Wyslouch will succeed Richard Milner, professor of physics. Milner has served in a leadership capacity at LNS since 1998, first as director of the Bates Linear Accelerator Center (a part of LNS) and then, beginning in 2006, as director of LNS.
“It has been an honor and privilege for me to serve in a senior administrative role in LNS for 17 years,” Milner says. “LNS is the model for carrying out large-scale, international, collaborative research at a university. Professor Wyslouch will be an excellent LNS director, and I am certain that LNS will continue to flourish under his leadership.”
The largest university-based program of its kind in the country, LNS was established in 1946 to provide support for basic research in the fields of nuclear and high-energy physics. “Scientists at the Laboratory are among the world leaders in particle and nuclear physics,” Wyslouch says. “We explore the fundamental properties of matter at accelerators, in space, and in underground laboratories. We develop theories that explain the subatomic world as well as the functioning of the universe as a whole. We build and operate state of the art particle detectors, conduct massive computations, and develop computational techniques.”

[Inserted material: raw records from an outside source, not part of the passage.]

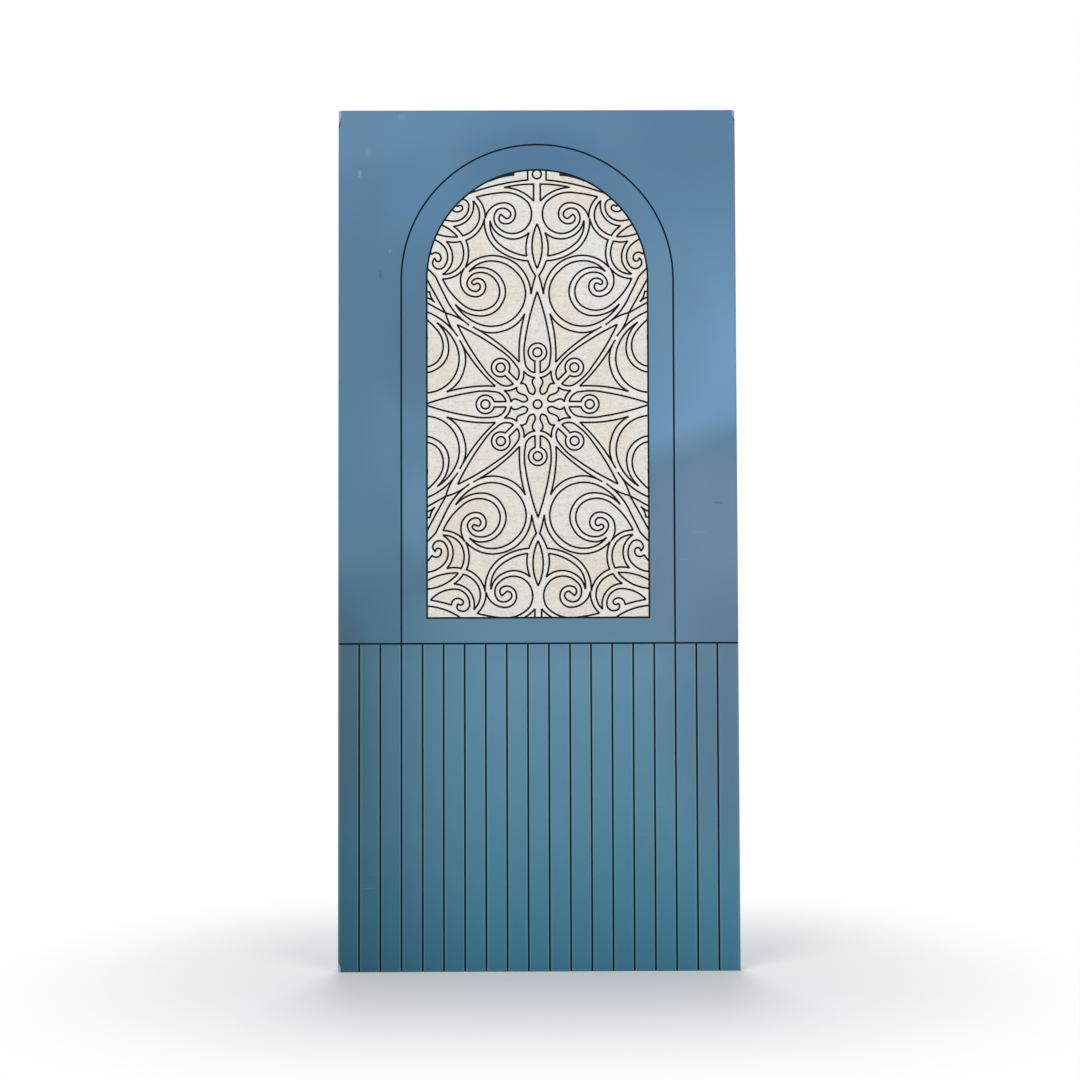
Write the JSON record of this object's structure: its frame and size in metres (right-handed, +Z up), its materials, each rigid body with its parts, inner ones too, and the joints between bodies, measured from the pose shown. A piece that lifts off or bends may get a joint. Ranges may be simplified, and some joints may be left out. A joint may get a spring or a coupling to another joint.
{
  "type": "interior door leaf",
  "caption": "Flush interior door leaf faced in blue laminate, with a round-headed arch holding a pale rosette and scroll inlay above upright planks.",
  "frame": {"origin": "the hinge edge, at the bottom of the leaf and the middle of its thickness", "axes": "+X from the hinge edge to the lock edge, +Z up, the decorated front face towards -Y"},
  "size_m": [0.95, 0.035, 2.05],
  "materials": {
    "blue_laminate": "satin blue laminate",
    "blue_edge_band": "satin blue edge band",
    "pale_laminate": "pale birch laminate with fine grain",
    "dark_backer": "near black board, matt",
    "core_board": "blockboard, unfinished"
  },
  "bodies": {
    "root": {"core_panel": "core_board", "hinge_edge_lipping": "blue_edge_band", "lock_edge_lipping": "blue_edge_band", "top_edge_lipping": "blue_edge_band", "bottom_edge_lipping": "blue_edge_band", "front_backer": "dark_backer", "upper_field": "blue_laminate", "arch_border": "blue_laminate", "inlay_sheet": "pale_laminate", "rosette_centre_disc": "pale_laminate", "rosette_hub_tiles": "pale_laminate", "rosette_ring_discs": "pale_laminate", "rosette_spearheads": "pale_laminate", "rosette_star_tiles": "pale_laminate", "large_scroll_tiles": "pale_laminate", "axis_leaf_tiles": "pale_laminate", "palmette_tiles": "pale_laminate", "corner_scroll_tiles": "pale_laminate", "plank_01": "blue_laminate", "plank_02": "blue_laminate", "plank_03": "blue_laminate", "plank_04": "blue_laminate", "plank_05": "blue_laminate", "plank_06": "blue_laminate", "plank_07": "blue_laminate", "plank_08": "blue_laminate", "plank_09": "blue_laminate", "plank_10": "blue_laminate", "plank_11": "blue_laminate", "plank_12": "blue_laminate", "plank_13": "blue_laminate", "plank_14": "blue_laminate", "plank_15": "blue_laminate", "plank_16": "blue_laminate", "plank_17": "blue_laminate", "plank_18": "blue_laminate", "plank_19": "blue_laminate", "back_backer": "dark_backer", "back_upper_field": "blue_laminate", "back_arch_border": "blue_laminate", "back_arch_panel": "pale_laminate", "back_planks": "blue_laminate"}
  },
  "joints": []
}
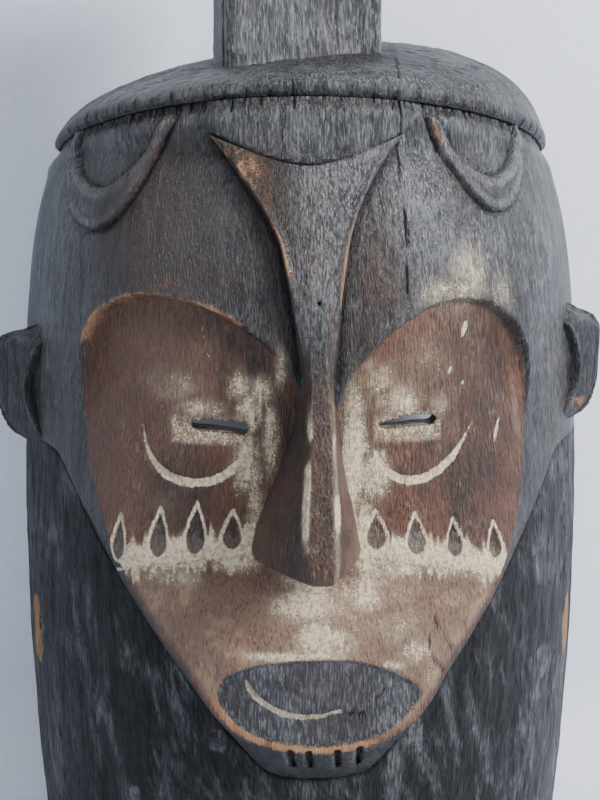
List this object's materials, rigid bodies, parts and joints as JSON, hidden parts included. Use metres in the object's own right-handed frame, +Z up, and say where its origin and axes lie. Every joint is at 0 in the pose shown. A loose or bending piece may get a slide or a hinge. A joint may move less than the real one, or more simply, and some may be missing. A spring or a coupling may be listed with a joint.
{
  "type": "carved wooden mask",
  "caption": "Tall carved wooden helmet-style mask with a stylised heart-shaped face, side ears, a domed crown and a square crest block, open at the back.",
  "frame": {"origin": "middle of the bounding box's base: on the plane of the foot rim, midway between the ears, midway between the nose tip and the open back", "axes": "+X to the viewer's right, -Y the way the face looks, +Y the open back, +Z up from the foot to the crest"},
  "size_m": [0.2234, 0.1552, 0.378],
  "materials": {
    "blackened_wood": "soot-blackened hardwood, adze-streaked and worn to a soft satin",
    "face_wood": "red-brown hardwood face with worn white clay",
    "peg_wood": "bare pale wood"
  },
  "bodies": {
    "root": {"trunk_shell": "blackened_wood", "head_shell": "face_wood", "crown_cap": "blackened_wood", "nose_and_shield": "face_wood", "ear_left": "blackened_wood", "ear_right": "blackened_wood", "crest_block": "blackened_wood", "crest_pin": "peg_wood", "ear_pin_left": "peg_wood", "ear_pin_right": "peg_wood", "neck_peg_1": "peg_wood", "neck_peg_2": "peg_wood", "neck_peg_3": "peg_wood", "crown_peg_1": "peg_wood", "crown_peg_2": "peg_wood", "crown_peg_3": "peg_wood", "nose_peg_1": "peg_wood", "nose_peg_2": "peg_wood"}
  },
  "joints": []
}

"I am very excited to be the new director of the Laboratory for Nuclear Science. I am very fortunate to take over the directorship from Richard Milner, who skillfully led the laboratory for the last nine years,” Wyslouch continued. “Recent construction and upgrades of accelerators, the commissioning of new detectors, and the development of new observational techniques around the world are opening up exciting research opportunities. I am looking forward to supporting LNS faculty, research scientists, postdocs, and students on the road to new discoveries in fundamental physics."
Wyslouch has significant experience in research and administrative leadership. Since 2013, he has served as the head of the Nuclear and Particle Physics Division of the Department of Physics. In addition, he is one of the founders and leaders of the heavy ion program in the Compact Muon Solenoid (CMS) experiment at the Large Hadron Collider (LHC) at CERN in Geneva, Switzerland.
Wyslouch studies extremely hot and dense states of nuclear matter, focusing on the very energetic collisions of heavy ions. The earliest runs of the LHC showed that hot plasma strongly suppressed production of high-energy jets, redistributing the jet energy among slow particles. Wyslouch’s CMS group further discovered surprisingly strong collective effects in ion-ion collisions, as well as in proton-proton and proton-ion collisions.
Before joining CMS, Wyslouch conducted multiple high-energy and nuclear experiments at CERN and at the Brookhaven National Laboratory RHIC facility, and took a leadership role at Brookhaven in creating PHOBOS, a project designed to create and study a quark-gluon plasma.
After completing his undergraduate work in physics at the University of Warsaw in 1981, Wyslouch began his association with MIT as a doctoral student, earning a PhD in physics in 1987. After postdoctoral appointments at LNS and CERN, he joined the MIT faculty in the Department of Physics in 1991.
Wyslouch was recognized for his contribution to education at MIT with a 2004 William W. Buechner Teaching Prize. He was elected as a fellow of the American Physical Society in 2013.